2) Joe Theisman -- Oh, good God. Did they really?... No, wait... who?... Really? When asked for his response, Theismann replied with, "You think Joe Theismann doesn't want to be on Monday Night Football? You think Joe Theismann hasn't been dreaming about this ever since L.T. turned his leg into a piece of spaghetti on MNF years ago? You think Joe Theismann hasn't been sending bouquets of carnations and lilys to the league offices every day, sucking up as much as is humanly possible? Let me tell you something here, this is Joe Theismann's dream job."

3) Tony Kornheiser -- Kornheiser, of PTI fame, is notorious for one thing... yelling. My initial response to this selection is, what? It makes about as much sense as Margaret Cho in a beauty pageant. Kornheiser, naturally, was pleased as he said, "MICHAEL WILBON, I WANT TO YELL AT YOU SO LOUD THAT YOU'RE NO LONGER FAT. I KNOW THAT DOESN'T MAKE ANY SENSE, BUT RARELY DOES ANYTHING THAT I SAY MAKE ANY SENSE. GIBBERISH, GIBBERISH, GIBBERISH, GIBBERISH. IF YOU THINK DENNIS MILLER WAS BAD, WAIT UNTIL YOU SEE ME IN ACTION ON MONDAY NIGHTS!!!"

So, all told, we have one guy who doesn't contribute anything (Tirico), one guy who likes to yell at the top of his lungs (Kornheiser), and one guy who will shatter the record for most times people at home turn to someone in the room and ask, "What the hell did he just say?" during a single season (Theismann). Way to go ESPN and NFL. We knew you could do it.


I like me. Who do you like?

---- Dennis Erickson is expected to be named the new head coach at the University of Idaho today. As a 49er fan, it seems fitting that arguably the worst coach in franchise history has to go to Idaho to find a job. No word on whether or not former GM Terry Donahue is in line to be the new Athletic Director at the University of North Dakota. Somehow, this all makes sense.

---- Pitchers and catchers report to Spring Training in less than a week. I've had some serious movements in my pants recently because of this fact. T minus 5 weeks until my annual trip to Arizona for the Cactus League. As we get closer to Opening Day, BH and I will have to do a joint story about the time last year where Huston Street was buying BH, myself, and some of our buddies shots of Patron in the VIP section at a Scottsdale nightclub.


I have no insecurities about my manhood when I say that I love this guy.

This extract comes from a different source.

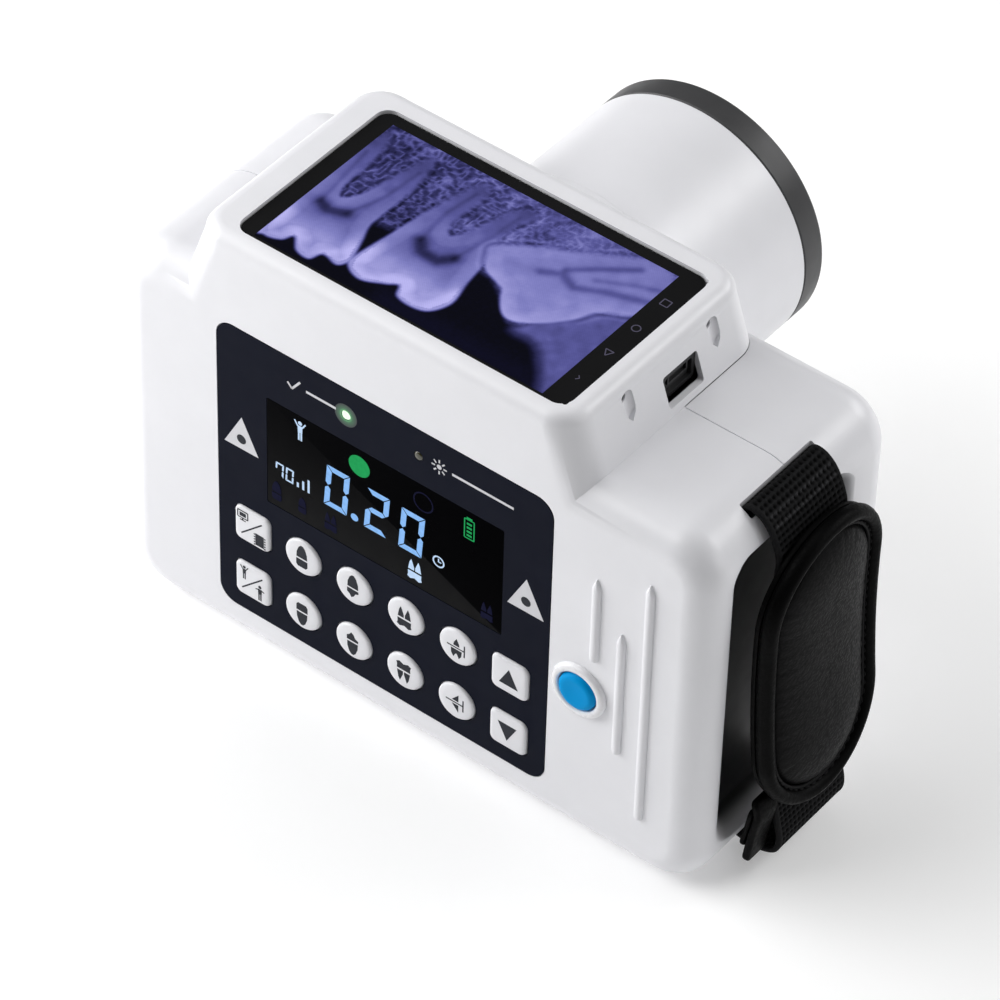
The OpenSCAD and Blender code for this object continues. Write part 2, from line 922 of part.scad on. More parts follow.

Two things about that night: 1) BH was in rare, rare form. It was one of the smoothest and most memorable moments in the history of our friendship. Seriously, he was absolutely on fire that night. To witness BH gracefully, yet drunkenly, roll up on A's pitcher Joe Blanton and say, "So, tell me about Rich Harden," was something that would make Peter Gammons have an epileptic seizure. Nick Swisher was also in the area, doing his best impersonation of a rap video with seven or eight young, scantily clad admirers. 2) Huston Street was one of the coolest celebrities I've ever met. We've got a great story about the cell-phone picture of the cocktail waitress that was serving us the shots, but that's for another time. Regardless, we would like to think that those shots in Scottsdale were the main reason behind Street's run to AL Rookie of the Year.

3 comments:

Roscoe Galt said...

I had forgotten that, in fact, I was in rare form, and heard it from Hasler and Colby the next day. As if Joe Blanton hadn't heard enough about Rich Harden.

Anonymous said...

More details about the party please! How could you forget the house boy?

Anonymous said...

Oh, I remember the house boy. While I still have no idea what he said, at any point (I found myself simply nodding in agreement whenever he was talking to me), I will never forget how kind he was to pass out deep-fried shrimp all night long. Cheers, Reed, for hiring a house boy for your Super Bowl party.

BH, in as many words, you basically said to Blanton, "Look, I read all about you in Moneyball, and quite frankly you bore me. So, tell me about your co-pitcher, Harden, who clearly is much better than you." It was brilliant, just brilliant, and quite possibly the ballsiest thing you've ever done in your life.